This particular example uses numpy is a very strange and useless way, as I'm sure you know. It builds a regular list of 1'000'000 items; then it converts it to a pair of numpy arrays; then it iterates over the array. It's obviously better to just iterate over the original list (also in CPython). But I know it's not really the point; the point is rather that numpy is slow with PyPy, slower than we would expect. This is known, basically, but a good reminder that we need to look at it from the performance point of view. So far, we focused on completeness. [ Just for reference, I killed numpy from your example and got a 4x speed-up (down from 5s to 1.25s). Afterwards, I expanded the math:
# expanding the math make it 2 seconds slower #while n < maxiter and (z.real * z.real + z.imag * z.imag) < 4:
which is good in theory because abs() requires a square root. As it turns out, it is very good indeed. This results in another 5x speed-up, to 0.25s. This is close enough from Cython speed (which is probably mostly gcc's speed in this example) that I'd say we are done. ] A bientôt, Armin.

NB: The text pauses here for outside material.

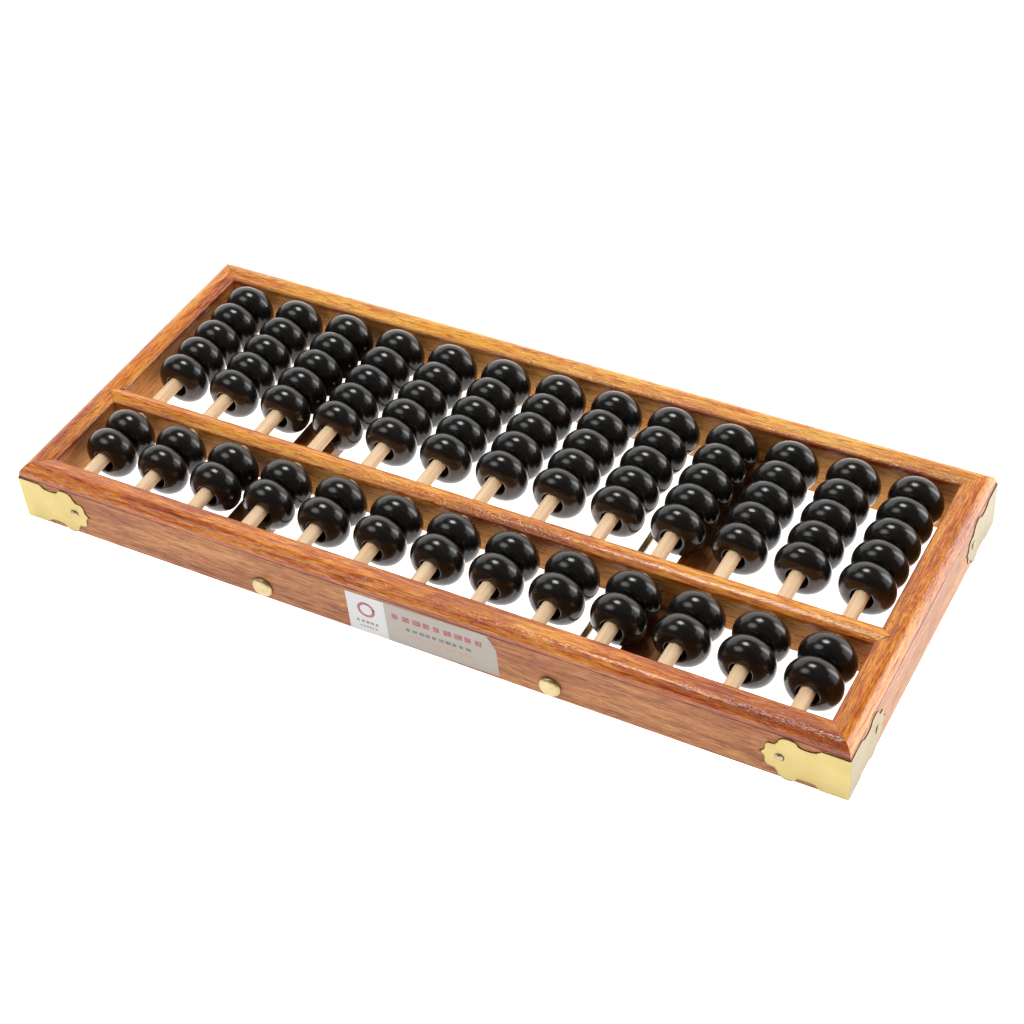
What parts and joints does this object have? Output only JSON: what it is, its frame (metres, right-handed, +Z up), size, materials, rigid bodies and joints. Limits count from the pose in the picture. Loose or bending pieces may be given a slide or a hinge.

Hi Armin. The point of the question was not to remove numpy but to understand the behaviour :-) I've already done a set of benchmarks with lists and with numpy, I've copied the results below. I'm using the same Julia code throughout (there's a note about the code below). PyPy on lists is indeed very compelling. One observation I've made of beginners (and I did the same) is that iterating over numpy arrays seems natural until you learn it is horribly slow. The you learn to vectorise. Some of the current tools handle the non-vectorised case really well and that's something I want to mention. For Julia I've used lists and numpy. Using a numpy list rather than an `array` makes sense as arrays won't hold a complex type (and messing with decomposing the complex elements into two arrays gets even sillier) and the example is still trivial for a reader to understand. numpy arrays (and Python arrays) are good because they use much less RAM than big lists. The reason why my example code above made lists and then turned them into numpy arrays...that's because I was lazy and hadn't finished tidying this demo (my bad!). My results on the Julia code (4 core i7) for reference: lists: CPython 12s Pythran 0.4s # 1 line of annotation PyPy 0.3s # no changes required, my recommendation in my talk Cython 0.2s # lots of annotation required ShedSkin 0.22s # basically the same result as Cython plus overhead of a 1e6 element memory copy numpy: (OMP = OpenMP with dynamic scheduling) PyPy 5s Numba 0.4s (I couldn't find prange support in v0.12) Cython 0.16s Pythran OMP 0.1s Cython OMP 0.05s I don't mind that my use of numpy is silly, I'm just curious to understand why pypynumpy diverges from the results of the other compiler technologies. The simple answer might be 'because pypynumpy is young' and that'd be fine - at least I'd have an answer if someone asks the question in my talk. If someone has more details, that'd be really interesting too. Is there a fundamental reason why pypynumpy couldn't do the example as fast as cython/numba/pythran? Cheers, i. On 20 February 2014 18:26, Armin Rigo <arigo@tunes.org> wrote:
Hi Ian,
On 20 February 2014 12:53, Ian Ozsvald <ian@ianozsvald.com> wrote:
def calculate_z(maxiter, zs, cs, output): """Calculate output list using Julia update rule"""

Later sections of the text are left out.